Trixi, Du machst mich nachdenklich.
Der Krieg wird gern und oft vernachlässigt (auch von den Betroffenen selbst).
Meine Mutter erlebte Flucht UND Vertreibung, die Massenvergewaltigungen, die endlosen Toten/ Zurückgelassenen auf den Trecks, die Tötungen schreiender Säuglinge durch die Russen (sie "klatschten" schreiende Säuglinge und kleine Kinder einfach an die Wand, die Leichen/ wimmernden Schwerverletzten durften nicht berührt werden - und das stundenlang ... , da war meine Mutter elf und verantwortlich für drei kleinere Geschwister - wehe, wenn die schreien sollten).
Das war nur ein Beispiel von vielen, die mir meine Mutter erzählte.
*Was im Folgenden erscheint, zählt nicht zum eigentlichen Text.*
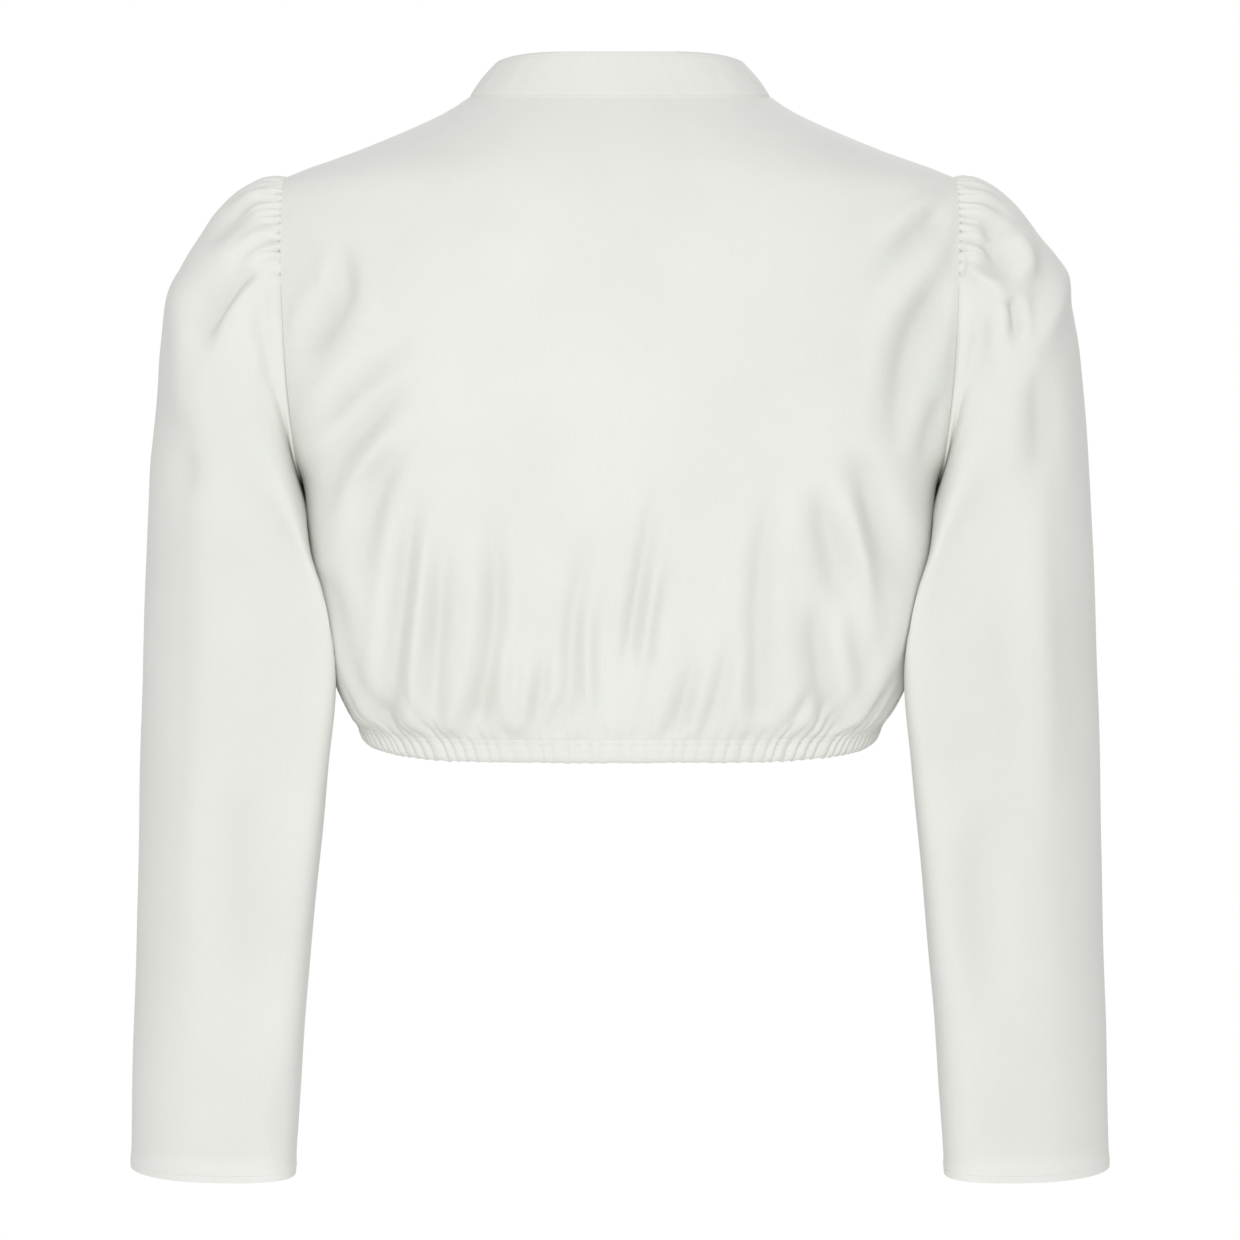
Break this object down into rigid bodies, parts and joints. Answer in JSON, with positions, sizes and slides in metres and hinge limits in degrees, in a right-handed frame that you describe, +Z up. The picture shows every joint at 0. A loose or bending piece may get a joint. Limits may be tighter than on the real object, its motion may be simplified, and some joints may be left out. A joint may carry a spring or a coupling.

Meine Mutter kann es bis heute nicht fassen, daß sie und ihre Geschwister unter all den Umständen überlebten - in sonst jeder ihr bekannten Familie zu dieser Zeit gab es reichlich tote Kinder.

Mein Chef postulierte einst, man habe immer und stets die letzten beiden Generationen "im Kopf" - meine spontane Reaktion: alles, nur nicht das (meine Großeltern haben zwei Weltkriege erlebt ... ).